Citation489 F.2d 695
PartiesRonald Joseph JACKSON, Petitioner-Appellant, v. UNITED STATES of America, Respondent-Appellee.
CourtU.S. Court of Appeals — First Circuit

Anthony J. Turco, Boston, Mass., by appointment of the Court, for appellant.

Alan R. Hoffman, Asst. U. S. Atty., with whom James N. Gabriel, U. S. Atty., was on brief, for appellee.

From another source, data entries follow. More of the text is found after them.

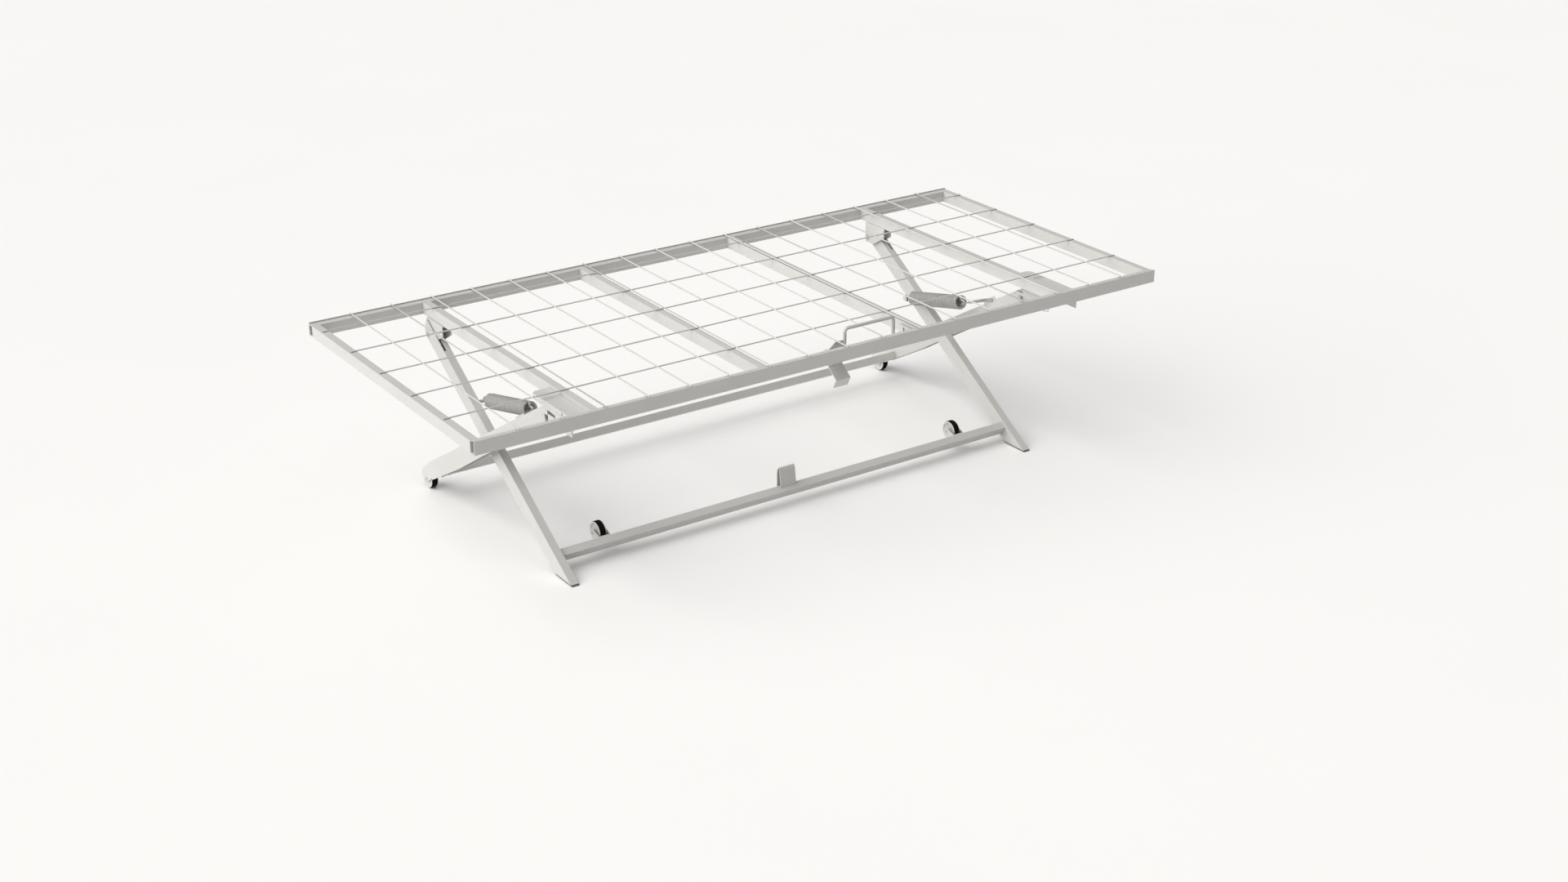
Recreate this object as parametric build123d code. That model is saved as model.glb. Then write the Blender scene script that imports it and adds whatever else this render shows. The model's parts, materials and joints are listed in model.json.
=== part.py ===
from build123d import *
import os
from math import cos, sin, radians

# Pop-up rollaway bed frame, in millimetres, standing raised.
# X runs along the bed, Y from the front rail to the back rail, Z up.
# The origin is on the floor, under the middle of the deck.

# ---- deck ----
LENGTH = 1900.0
WIDTH = 848.0
DECK_TOP = 470.0            # top of the long rails' lips above the floor, legs raised
RAIL_WIDE = 20.0
RAIL_HIGH = 32.0            # with the lip
WALL = 2.0                  # wall of every box tube
LIP_WIDE = 2.0
WIRE = 3.4                  # diameter of the mesh wires, and height of the long rails' lip
MEMBER_X = (-655.0, -221.0, 221.0, 655.0)
CROSS_WIRES = 17
LONG_WIRE_FIRST = 72.5      # from the back edge to the first long wire
LONG_WIRE_PITCH = 157.0
LONG_WIRES = 5

# ---- folding legs, in the Y-Z plane ----
HINGE = (371.0, 396.0)      # front legs turn here, under the back of the deck
PIVOT = (69.0, 215.0)       # scissor pivot
SLIDE = (-233.0, 396.0)     # rear legs' slide pin, raised
FRONT_ANGLE = 32.66         # slope of the front legs below level
REAR_ANGLE = 30.6
FRONT_RIDGE = 30.5          # hinge pin to the front leg's upper face
FRONT_DEEP = 40.0
REAR_TOP = 19.6             # slide pin to the rear leg's upper face
SHEET = 2.5                 # pressed steel of the rear legs
FOOT_DEEP = 3.0             # foot cap under the front leg's level cut
SLIDE_TRAVEL = 101.0        # slide pin travel from raised to lowered

# ---- places along X, measured outward from the middle ----
FRONT_LEG_X = (652.0, 672.0)
REAR_LEG_X = (679.0, 707.0)
GUIDE_PLATE_X = (673.8, 676.2)
HINGE_CHEEK_X = ((643.5, 646.0), (666.0, 668.5))
SPRING_X = 628.0
TUBE_CASTOR_X = (-530.0, 512.0)     # left and right, as built off the middle

# ---- castors ----
WHEEL_R = 25.0
TREAD = 18.0                # whole width of a wheel
TYRE_DEEP = 5.0
RIM_FLANGE = 1.5            # light rim each side of the tyre
AXLE_R = 3.0
REAR_AXLE = (368.0, WHEEL_R)
FRONT_AXLE = (-177.1, 51.9)

# ---- pins and fits ----
FIT = 0.05                  # radial clearance of every running fit
PIN_R = 5.0                 # hinge, scissor and slide pins
NUT = 4.5                   # thickness of the scissor nuts

# ---- springs ----
COIL_R = 18.75
COIL_WALL = 3.5
SPRING_HEEL = (167.0, 285.0)     # eye on the front leg
SPRING_TOE = (-120.0, 355.0)     # strap end, at the rear leg's ear
COIL_START = 23.5
COIL_LONG = 211.0
EAR = (103.0, 156.0)             # the ear's span down the rear leg

# ---- latch ----
LATCH_PIVOT = (-375.0, 445.0)
LATCH_X = (-20.0, 20.0)
HANDLE_X = (26.0, 166.0)    # middles of the handle's two legs
HANDLE_TOP = 495.0
LUG_X = (-27.0, 205.0)
ROD_R = 4.25

# ---- bars that join the legs ----
CROSS_TUBE = (-210.2, 35.9)
CROSS_TUBE_ALONG = 20.0
CROSS_TUBE_DEEP = 25.0
REAR_BAR = (289.9, 68.8)
REAR_BAR_ALONG = 22.0
REAR_BAR_DEEP = 20.0


def on_line(origin, angle, heading, along, above):
    """Point in Y-Z: 'along' down a leg from origin, 'above' square to its upper face."""
    c, s = cos(radians(angle)), sin(radians(angle))
    y = origin[0] + heading * (along * c + above * s)
    z = origin[1] - along * s + above * c
    return (y, z)


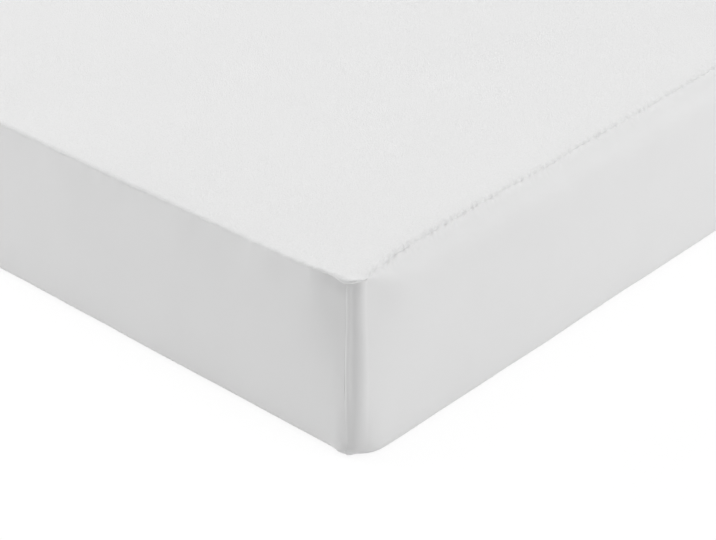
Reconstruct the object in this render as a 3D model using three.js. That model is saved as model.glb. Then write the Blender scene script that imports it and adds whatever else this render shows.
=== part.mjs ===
// A waterproof mattress protector, fitted over a single mattress that lies flat.
// A towelling top panel is sewn all round to a skirt of four smooth stretch panels. The skirt goes down
// the sides, turns under the mattress and ends in an elastic hem. Its two long panels reach round the
// corners, and meet the end panels in upright seams that lie on the ends, close to the corners.
// Millimetres, +Z up, +X to the right, +Y towards the head of the bed, origin under the middle.
import * as THREE from "three";

// Driving sizes.
const MATTRESS = { width: 900, length: 1900, thickness: 200, corner: 12, baseCorner: 42 };
const MATTRESS_EDGE = { shoulder: 26, base: 16 };
const CLOTH = 1.2; // skirt, and the ground of the towelling
const PILE = 1.2; // loops of the towelling, above its ground
const GAP = 0.3; // between neighbouring pieces
const SIDE_EASE = 0.8; // between the mattress and the inside of the skirt
const SIDE_SWELL = 1.6; // how far the sides swell out at half height
const BASE_EDGE = 12; // radius where the skirt turns under
const BASE_CORNER = { radius: 36, height: 70 }; // below this height the hem draws each corner in rounder
const HEM = { height: 3.4, width: 9, reach: 66, corner: 90 }; // reach is in from the side, under the bed
const CORNER_SEAM = { place: 3.4, ridge: 1.2, width: 3.4, split: 0.25 }; // place is before the corner

// The top seam lies on a crisp edge at both ends, which dips a little between the corners. From each
// corner it climbs inwards over the edge of the long side, which grows rounder, and goes on further in
// towards the middle. Each climb nears its height by about two thirds in one run.
const CRISP_EDGE = { radius: 3.5, dip: 2, dipRun: 130 };
const ROUND_EDGE = { radius: 18, run: 70 };
const LONG_SEAM = { corner: 14, cornerRun: 18, side: 5, sideRun: 60, middle: 12 };

// Soft folds in the skirt, a row each: the place along the straight of its side, how far it stands
// out, how far down it reaches, and how far it pushes the long seam inwards (+) or outwards (-).
const LONG_FOLDS = [
  { along: 48, rise: 1.2, reach: 58, push: 0.9 },
  { along: 138, rise: 0.8, reach: 44, push: -0.8 },
  { along: 236, rise: 1.5, reach: 82, push: 0.7 },
  { along: 350, rise: 1.1, reach: 66, push: 1.4 },
  { along: 492, rise: 1.3, reach: 74, push: -0.6 },
  { along: 640, rise: 0.8, reach: 50, push: 1.0 },
  { along: 806, rise: 1.2, reach: 70, push: -1.0 },
  { along: 970, rise: 0.9, reach: 54, push: 0.9 },
  { along: 1118, rise: 1.3, reach: 78, push: -0.7 },
  { along: 1290, rise: 1.4, reach: 80, push: 1.1 },
  { along: 1436, rise: 0.8, reach: 52, push: -0.9 },
  { along: 1590, rise: 1.2, reach: 68, push: 1.0 },
  { along: 1710, rise: 0.9, reach: 56, push: -0.8 },
  { along: 1820, rise: 1.3, reach: 60, push: 0.8 },
];
const END_FOLDS = [
  { along: 110, rise: 0.6, reach: 60, push: 0 },
  { along: 282, rise: 0.9, reach: 84, push: 0 },
  { along: 450, rise: 0.6, reach: 90, push: 0 },
  { along: 628, rise: 0.8, reach: 62, push: 0 },
  { along: 766, rise: 0.9, reach: 76, push: 0 },
];
const FOLD_REACH = 40; // a fold dies away this far to either side
const FOLD_START = 12; // and comes in over this distance below the seam

// Heights and half sizes that follow. The cover's own surface is the outside of its plain cloth.
const mattressBase = HEM.height + GAP;
const mattressTop = mattressBase + MATTRESS.thickness;
const coverTop = mattressTop + GAP + CLOTH;
const coverHalfX = MATTRESS.width / 2 + SIDE_EASE + CLOTH;
const coverHalfY = MATTRESS.length / 2 + SIDE_EASE + CLOTH;
const coverCorner = MATTRESS.corner + SIDE_EASE + CLOTH;

const { clamp, lerp, degToRad } = THREE.MathUtils;
const smooth = (t) => THREE.MathUtils.smoothstep(t, 0, 1);
const climb = (height, distance, run) => height * (1 - Math.exp(-distance / run));
const QUARTER = Math.PI / 2;

// The four sides, anticlockwise from above, each between two corners given by their signs in X and Y.
const SIDES = {
  right: { from: [1, -1], to: [1, 1], facing: 0, folds: LONG_FOLDS, long: true },
  head: { from: [1, 1], to: [-1, 1], facing: 90, folds: END_FOLDS, long: false },
  left: { from: [-1, 1], to: [-1, -1], facing: 180, folds: LONG_FOLDS, long: true },
  foot: { from: [-1, -1], to: [1, -1], facing: 270, folds: END_FOLDS, long: false },
};
const drawnIn = (z) => clamp((BASE_CORNER.height - z) / (BASE_CORNER.height - BASE_EDGE), 0, 1);
const straightOf = (side) => 2 * ((side.long ? coverHalfY : coverHalfX) - coverCorner);

// A point on a rounded rectangle: part of the way between two corner centres, then out to its edge.
function ringPoint(station, halfX, halfY, radius, z) {
  const x = lerp(station.from[0], station.to[0], station.share) * (halfX - radius);
  const y = lerp(station.from[1], station.to[1], station.share) * (halfY - radius);
  const facing = degToRad(station.facing);
  return new THREE.Vector3(x + radius * Math.cos(facing), y + radius * Math.sin(facing), z);
}

// A station is a place round the cover, with the shape that its upright cross-section has there: the
// radius of the top edge, how far in the top seam lies, how far the edge dips, and its fold. past is
// its distance round from where the nearest corner starts to turn away from the end.
function makeStation(side, share, facing, past) {
  const along = share * straightOf(side);
  const fold = side.folds.find((f) => facing === side.facing && Math.abs(along - f.along) < FOLD_REACH);
  const strength = fold ? smooth(1 - Math.abs(along - fold.along) / FOLD_REACH) : 0;
  const station = { ...side, share, facing, ridge: 0, seamInset: 0 };
  station.foldRise = fold ? fold.rise * strength : 0;
  station.foldReach = fold ? fold.reach : 1;
  station.edge = lerp(CRISP_EDGE.radius, ROUND_EDGE.radius, smooth(past / ROUND_EDGE.run));
  station.dip = CRISP_EDGE.dip * smooth(-past / CRISP_EDGE.dipRun);
  if (past > 0) {
    station.seamInset = climb(LONG_SEAM.corner, past, LONG_SEAM.cornerRun);
    station.seamInset += climb(LONG_SEAM.side, past, LONG_SEAM.sideRun);
    station.seamInset += side.long ? LONG_SEAM.middle * Math.sin(Math.PI * share) : 0;
    station.seamInset += fold ? fold.push * strength : 0;
  }
  return station;
}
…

Before COFFIN, Chief Judge, McENTEE and CAMPBELL, Circuit Judges.

PER CURIAM.

The appellant was indicted in the Southern District of California on June 19, 1967 on two counts of interstate transportation of a forged security, 18 U.S.C. § 2314. He appeared before that court and was released on personal recognizance. He then failed to appear on the date set and was indicted for this failure under 18 U.S.C. § 3150. In August, 1967, he was arrested by federal authorities in Massachusetts. At a hearing before the district court for bail reduction he indicated that he wanted to proceed under Rule 20 Fed.R.Crim.P. and plead guilty to the California charges. Appellant, the Assistant U. S. Attorney for the District of Massachusetts, and the district judge signed the Rule 20 consent to transfer forms. The court telephoned the Assistant U. S. Attorney for the Central District of California and received his oral consent to the transfer proceedings. The court then accepted the defendant's guilty pleas and sentenced him to the maximum term for each count, the sentences to run concurrently. This conviction was affirmed.

Appellant recently moved to vacate sentence on the grounds that an unfulfilled plea bargain rendered his plea involuntary. He was represented by counsel in a hearing before a magistrate who found that there had been no promises made. In addition, the magistrate himself raised the question whether the district court had jurisdiction to accept the pleas since Rule 20 requires the written approval of the U. S. Attorney for the district in which the indictment was pending and no such written consent had been given by the California authorities. The magistrate concluded that failure to comply with Rule 20 did not deprive the district court of jurisdiction. Before the district court approved this report, Jackson filed another motion to vacate judgments of conviction and set aside sentence because of non-compliance with Rule 20 and the failure of the court to question the defendant before accepting the guilty pleas under Rule 11 Fed.R.Crim.P. The magistrate recommended that this motion be denied as well; the district court approved both of the magistrate's recommendations. This appeal followed.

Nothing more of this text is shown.